RESPONDENT: How do I see something as silly?

RICHARD: It is essential to grasp the fact that this is one’s only moment of being alive. The past, although it did happen, is not actual now. The future, though it will happen, is not actual now. Only now is actual. To waste this moment, the only moment one is ever actually alive, by not being happy and harmless (free of malice and sorrow) and thus not enjoying and appreciating being alive probably could be described in any number of ways ... ‘silly’ was the way the identity who used to inhabit this flesh and blood body all those years ago described it.

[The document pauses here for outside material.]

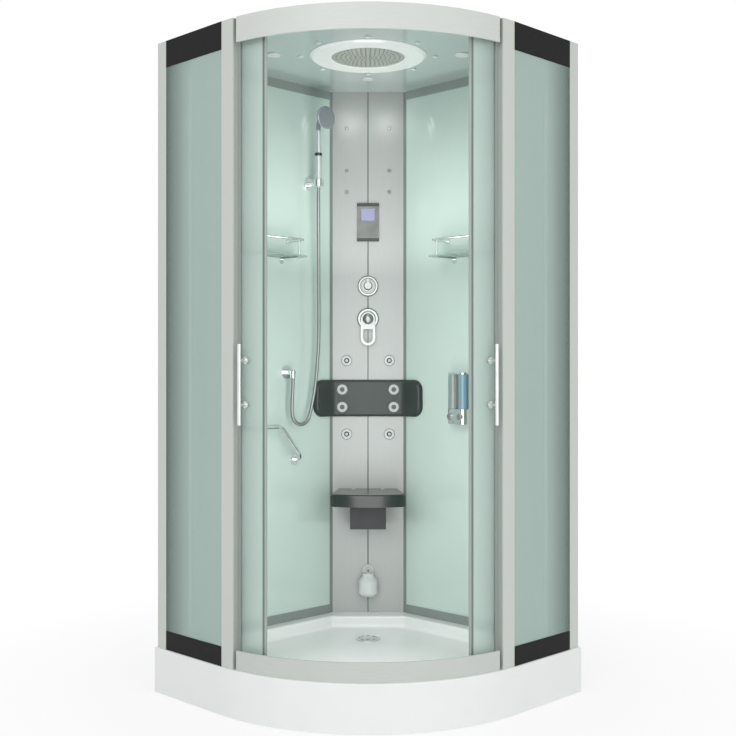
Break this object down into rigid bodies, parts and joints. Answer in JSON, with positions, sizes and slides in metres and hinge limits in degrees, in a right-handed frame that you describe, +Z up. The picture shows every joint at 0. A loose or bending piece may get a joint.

RESPONDENT: For example, my little compulsiveness about being clean. It’s silly because: I’m not happy when I feel the compulsion to clean my hands. There’s nothing on my hands that anyone can see, or would harm anyone. No one else cares about cleanliness after touching whatever I’ve touched. The dirtiness is really just my opinion. My mum taught me to clean my hands, and before that I didn’t care at all. I didn’t care about being perfectly clean for most of my life. It’s impossible to be perfectly clean for more than a few minutes. I’m probably never perfectly clean anyway. I didn’t care that I was dirty when I didn’t know it was dirty. After all this I still hold onto my silly compulsion. What else can I do?

RICHARD: As a suggestion only: going by how you describe your ‘little compulsiveness’ (which is why this is only a suggestion) you could seek professional assistance ... the actualism method is not a cure for psychiatric disorders.

RESPONDENT: Not only can’t I eliminate this, I haven’t really been able to eliminate anything so far.